欧州連合(EU)加盟を7月に控えたクロアチアでは、EU加盟に伴い中欧自由貿易協定(CEFTA)から脱退することで、国内の食品産業の競争力に大きな影響が出るとの懸念が広がっている。
\CEFTAにはクロアチアのほかアルバニア、ボスニア・ヘルツェゴビナ、セルビア、モンテネグロ、コソボ、モルドバ、マケドニアが加盟している。クロアチアの輸出の20%はCEFTA加盟国向けであり、2011年の輸出額は18億4,000万ユーロだった。うち45%が農産品と食品が占めた。
\CEFTA加盟国との貿易は現在、無関税または低関税となっているが、EU加盟によってこうした関税優遇措置は撤廃され、クロアチアからの輸出品には最高20%の関税が課せられることになる。こうした事態に備え、食肉加工や製菓など一部の業種では現地生産の拡大で対応する動きが出ている。
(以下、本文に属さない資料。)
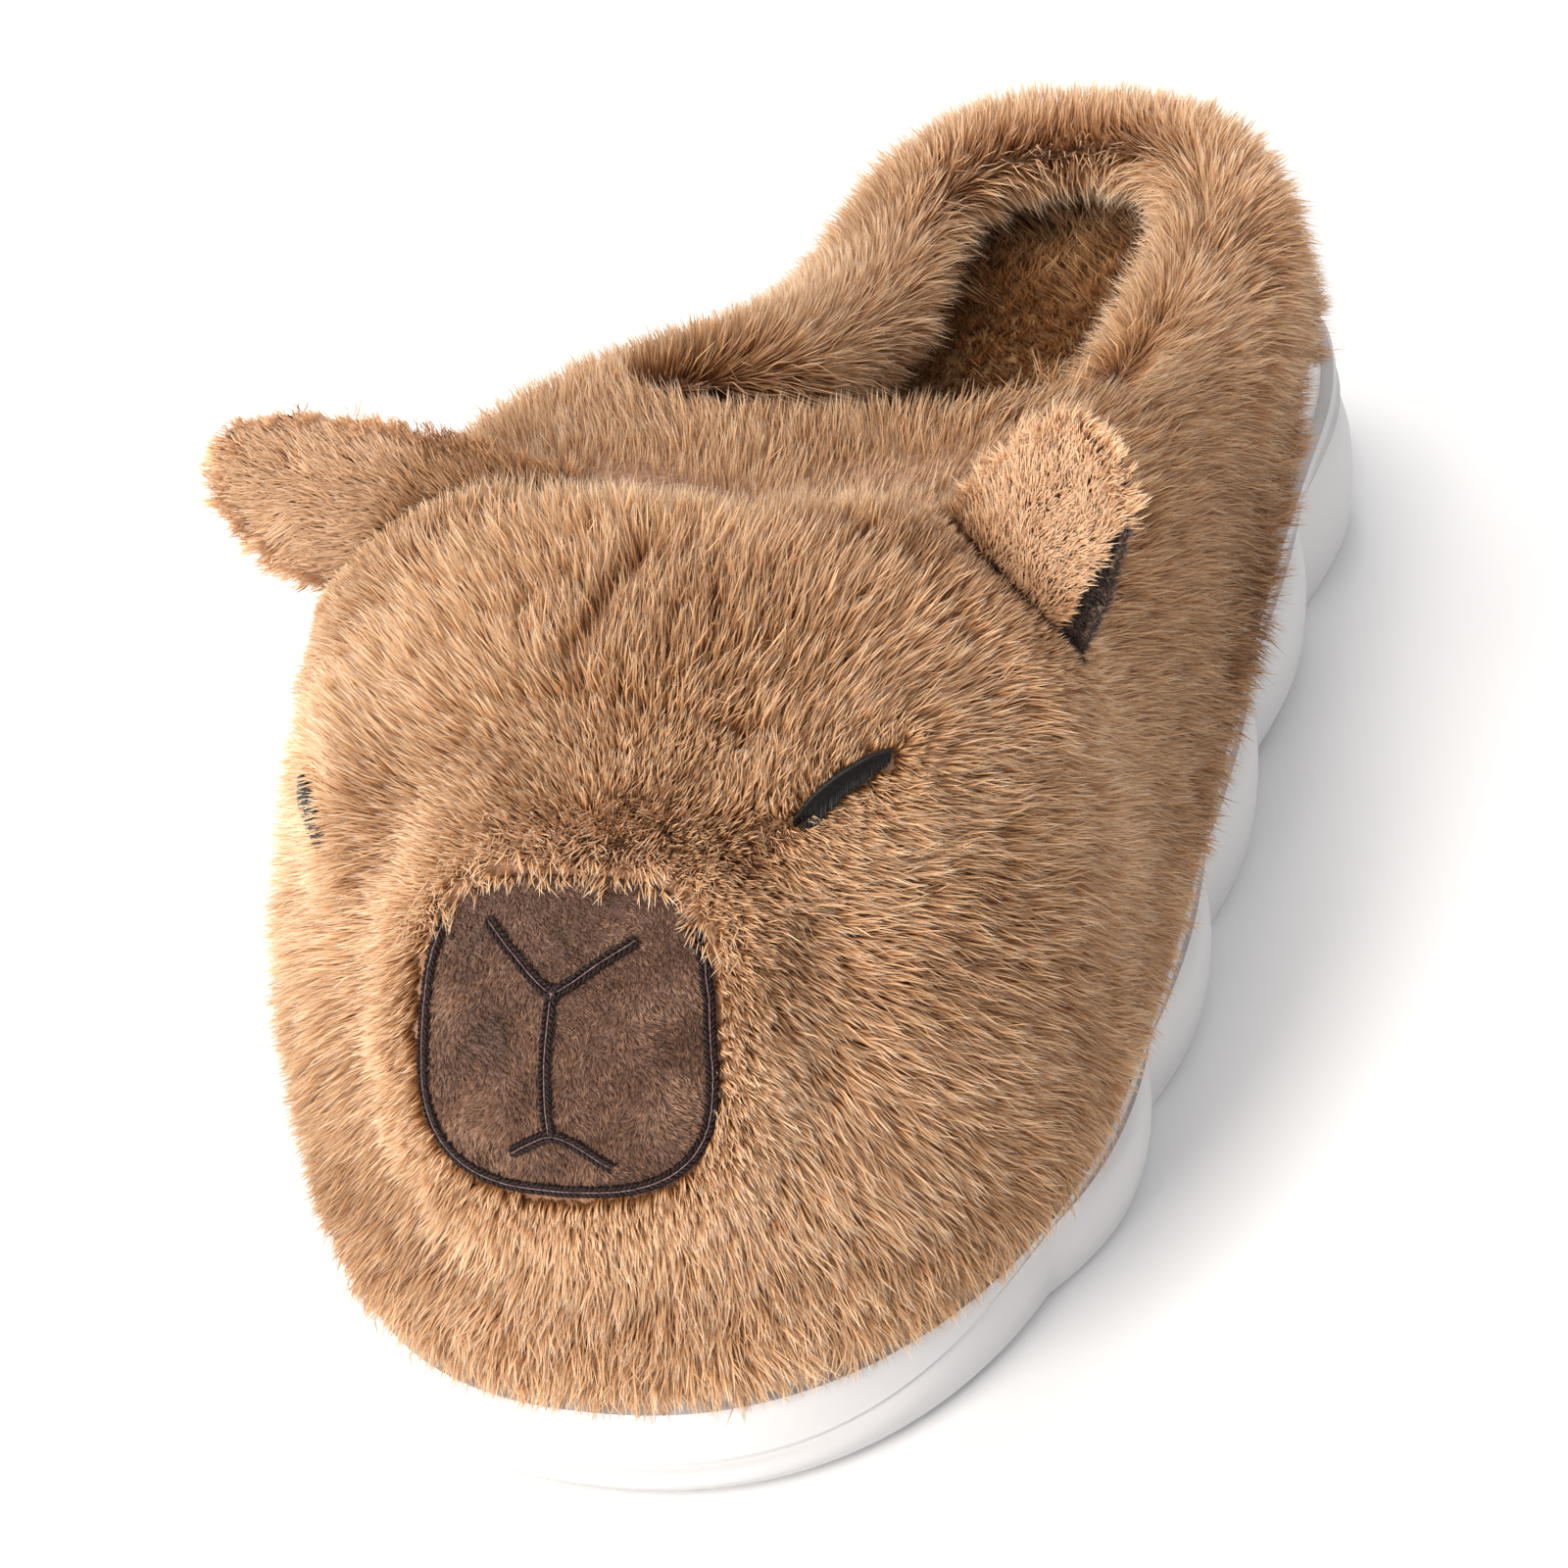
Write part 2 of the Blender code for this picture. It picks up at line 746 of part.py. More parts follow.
def eye_placer(eye):
    run = unit(np.array([eye.run_x, eye.run_y]))
    over = np.array([-run[1], run[0]])

    def place(plan, out):
        spots = place_on_head(eye) + plan[:, :1] * run + plan[:, 1:] * over
        return top_point(spots[:, 0], spots[:, 1], out)

    return place


def seat_nose(upper, velvet, fur):
    """The nose patch, and the recess that the upper holds it in."""
    pad("nose_patch", nose_place, nose_edge(0), nose_rings, nose_recess - seat_gap, -nose_dome, nose_dome, velvet)
    edge = nose_edge(seat_gap)
    cut(upper, pad("nose_recess", nose_place, edge, nose_recess_rings, nose_recess, recess_rise, 0, fur))


def seat_eye(eye, upper, thread, fur):
    """One closed eye, and the trough that the upper holds it in."""
    place = eye_placer(eye)
    pad(eye.name, place, eye_edge(0), eye_rings, eye_recess - seat_gap, 0, eye_dome, thread)
    edge = eye_edge(seat_gap)
    cut(upper, pad(eye.name + "_recess", place, edge, eye_recess_rings, eye_recess, recess_rise, 0, fur))


# Ears

def onto_form(points, direction):
    """How far each point moves along a direction to reach the form."""
    near = np.full(len(points), -ear_length)
    far = np.full(len(points), ear_length)
    for _ in range(solve_steps):
        middle = (near + far) / 2
        spots = points + direction * middle[:, None]
        above = spots[:, 2] >= form_height(spots[:, 0], spots[:, 1])
        far = np.where(above, middle, far)
        near = np.where(above, near, middle)
    return far


def ear_body(name, ear, grow, sink, material):
    """A cupped, round-tipped ear, grown all round and sunk into the head."""
    pointing = unit(np.array([ear.point_x, ear.point_y, ear.point_z]))
    running = np.array([ear.run_x, ear.run_y, ear.run_z])
    running = unit(running - pointing * np.dot(running, pointing))
    facing = unit(np.cross(pointing, running)) * -math.copysign(1, ear.across)
    middle = place_on_head(ear)
    root = np.array([*middle, float(form_height(*middle))])
    turn = np.linspace(0, 2 * math.pi, ear_columns, endpoint=False)
    across = np.cos(turn)
    through = np.sin(turn)

    def section(share, along):
        width = ear_half_width * (1 - share**ear_tip_power) ** (1 / ear_tip_power) + grow
        thick = ear_half_thickness * (1 - ear_thinning * share) + grow
        cup = ear_cup * (1 - ear_cup_fade * share) * across**2
        plan = np.outer(across * width, running) + np.outer(through * thick - cup, facing)
        return root + plan + np.outer(along, pointing)

    start = onto_form(section(0.0, np.zeros(ear_columns)), pointing) - sink
    rows = []
    for step in range(ear_rows):
        share = math.sin(math.pi / 2 * step / ear_rows)
        rows.append(section(share, start * (1 - share) + ear_length * share))
    tip = root + pointing * (ear_length + grow)
    points = np.concatenate(rows + [[tip]])
    faces = stacked_faces(len(rows), ear_columns)
    faces += ladder(points, 0, ear_columns // 2, ear_columns, 0, False)
    last = (len(rows) - 1) * ear_columns
    for k in range(ear_columns):
        faces.append((last + k, last + (k + 1) % ear_columns, len(points) - 1))
    if ear.across > 0:
        faces = [face[::-1] for face in faces]
    return new_object(name, points, faces, material)


def main():
    for old in list(bpy.data.objects):
        bpy.data.objects.remove(old)
    fur = new_material("tan plush", (0.58, 0.34, 0.17), 0.95)
    foam = new_material("white moulded EVA", (0.86, 0.85, 0.83), 0.55)
    sock = new_material("tan plush sock", (0.50, 0.30, 0.15), 0.95)
    velvet = new_material("brown short velvet", (0.16, 0.09, 0.06), 0.85)
    thread = new_material("dark satin thread", (0.02, 0.015, 0.013), 0.45)
    build_sole(foam)
    upper = build_upper(fur)
    build_insole(sock)
    seat_nose(upper, velvet, fur)
    for eye in eyes:
        seat_eye(eye, upper, thread, fur)
    for ear in ears:
        ear_body(ear.name, ear, 0, ear_sink, fur)
        cut(upper, ear_body(ear.name + "_socket", ear, seat_gap, ear_sink + seat_gap, fur))


main()
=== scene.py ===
import math

import bpy
import numpy as np
from mathutils import Matrix, Vector
from mathutils.bvhtree import BVHTree
from mathutils.kdtree import KDTree


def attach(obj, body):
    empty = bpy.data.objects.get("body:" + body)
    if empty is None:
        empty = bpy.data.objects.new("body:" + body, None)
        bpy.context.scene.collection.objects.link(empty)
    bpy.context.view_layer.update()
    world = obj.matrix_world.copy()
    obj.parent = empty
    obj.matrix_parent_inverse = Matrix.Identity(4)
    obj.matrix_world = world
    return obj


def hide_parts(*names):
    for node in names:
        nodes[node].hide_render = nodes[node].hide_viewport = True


# A plush animal slipper for the left foot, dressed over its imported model.
# Metres, +Z up, the toe towards -Y, the wearer's left, which is the outer side, towards +X.
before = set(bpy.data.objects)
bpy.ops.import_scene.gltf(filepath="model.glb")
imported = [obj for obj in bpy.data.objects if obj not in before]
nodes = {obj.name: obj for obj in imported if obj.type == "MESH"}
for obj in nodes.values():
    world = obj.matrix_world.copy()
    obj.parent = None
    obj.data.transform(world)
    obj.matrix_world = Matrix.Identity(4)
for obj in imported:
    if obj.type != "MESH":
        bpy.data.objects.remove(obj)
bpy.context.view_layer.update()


def mm(value):
    return value / 1000


def mmPoint(point):
    return np.array(point) / 1000


def fromHex(code):
    # sRGB hex to the linear colour that a shader takes
    parts = [int(code[k:k + 2], 16) / 255 for k in (1, 3, 5)]
    return tuple(c / 12.92 if c <= 0.04045 else ((c + 0.055) / 1.055) ** 2.4 for c in parts) + (1.0,)


def unit(vectors):
    return vectors / np.maximum(np.linalg.norm(vectors, axis=-1, keepdims=True), 1e-12)


def dots(first, second):
    return np.sum(first * second, axis=-1, keepdims=True)


def eased(value, start, end):
    t = np.clip((value - start) / (end - start), 0, 1)
    return t * t * (3 - 2 * t)


def fading(distance, reach):
    return np.exp(-(distance / reach) ** 2)


def nearTo(points, place, reach):
    return fading(np.linalg.norm(points - place, axis=1), reach)


def waves(points, size, seed):
    # a smooth random field of about -1 to 1 whose swells have the given size
    rng = np.random.default_rng(seed)
    total = np.zeros(len(points))
    for _ in range(14):
        heading = unit(rng.normal(size=3)) * 2 * math.pi / (size * rng.uniform(0.7, 1.5))
        total += np.sin(points @ heading + rng.uniform(0, 2 * math.pi))
    return total / math.sqrt(14)


def fromPath(points, path):
    # each point's distance from a broken line, and the way that leads away from it
    best = np.full(len(points), 9.0)
    away = np.zeros_like(points)
    for start, end in zip(path[:-1], path[1:]):
        run = end - start
        share = np.clip((points - start) @ run / (run @ run), 0, 1)
        gap = points - (start + share[:, None] * run)
        distance = np.linalg.norm(gap, axis=1)
        nearer = distance < best
        best[nearer] = distance[nearer]
        away[nearer] = gap[nearer]
    return best, unit(away)


def placed(name, data):
    made = bpy.data.objects.new(name, data)
    bpy.context.scene.collection.objects.link(made)
    return made


def modified(piece):
    # the mesh that a piece's modifiers make of it
    depsgraph = bpy.context.evaluated_depsgraph_get()
    return bpy.data.meshes.new_from_object(piece.evaluated_get(depsgraph))


# Nodes

def addNode(tree, kind, settings={}, values={}, links={}):
    node = tree.nodes.new(kind)
    for name, value in settings.items():
        setattr(node, name, value)
    for name, value in values.items():
        node.inputs[name].default_value = value
    for name, source in links.items():
        tree.links.new(source, node.inputs[name])
    return node


def fillRamp(node, stops):
    ramp = node.color_ramp
    while len(ramp.elements) < len(stops):
        ramp.elements.new(0.5)
    for element, (place, colour) in zip(ramp.elements, stops):
        element.position = place
        element.color = fromHex(colour)


def newMaterial(name, **values):
    # a material with its Principled shader's own sockets set
    made = bpy.data.materials.new(name)
    made.use_nodes = True
    tree = made.node_tree
    shader = tree.nodes["Principled BSDF"]
    for socket, value in values.items():
        shader.inputs[socket.replace("_", " ")].default_value = value
    return made, tree, shader


def pileMaterial(name, look):
    # Each strand carries its own shade across its map, and root to tip up it, so one ramp tints the
    # strands and the other one darkens them towards the root, where light can't reach.
    made, tree, shader = newMaterial(
        name, Roughness=look["roughness"], Sheen_Weight=look["sheen"], Sheen_Roughness=0.5,
        Specular_IOR_Level=look["gloss"],
    )
    spot = addNode(tree, "ShaderNodeUVMap", {"uv_map": "OFBake"})
    parts = addNode(tree, "ShaderNodeSeparateXYZ", links={"Vector": spot.outputs["UV"]})
    strand = addNode(tree, "ShaderNodeValToRGB", links={"Fac": parts.outputs["X"]})
    fillRamp(strand, look["strands"])
    depth = addNode(tree, "ShaderNodeValToRGB", links={"Fac": parts.outputs["Y"]})
    fillRamp(depth, look["depth"])
    shaded = addNode(
        tree, "ShaderNodeMix", {"data_type": "RGBA", "blend_type": "MULTIPLY"}, {"Factor": 1.0},
        {"A": strand.outputs["Color"], "B": depth.outputs["Color"]},
    )
    tree.links.new(shaded.outputs["Result"], shader.inputs["Base Color"])
    return made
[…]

アグロコル・グループやダニツァなどの食肉大手はセルビアでの生産に乗り出しており、製菓大手クラスはボスニア・ヘルツェゴビナでの生産を強化している。
\専門家は、EUに加盟すれば加盟国間の関税は撤廃されるためEU加盟国からの輸入が増加し、競争力に乏しい中小の食品業者は淘汰される可能性が高いと警告する一方で、国内市場でニッチ商品を武器に生き残る業者も少数だがあるだろうと予想している。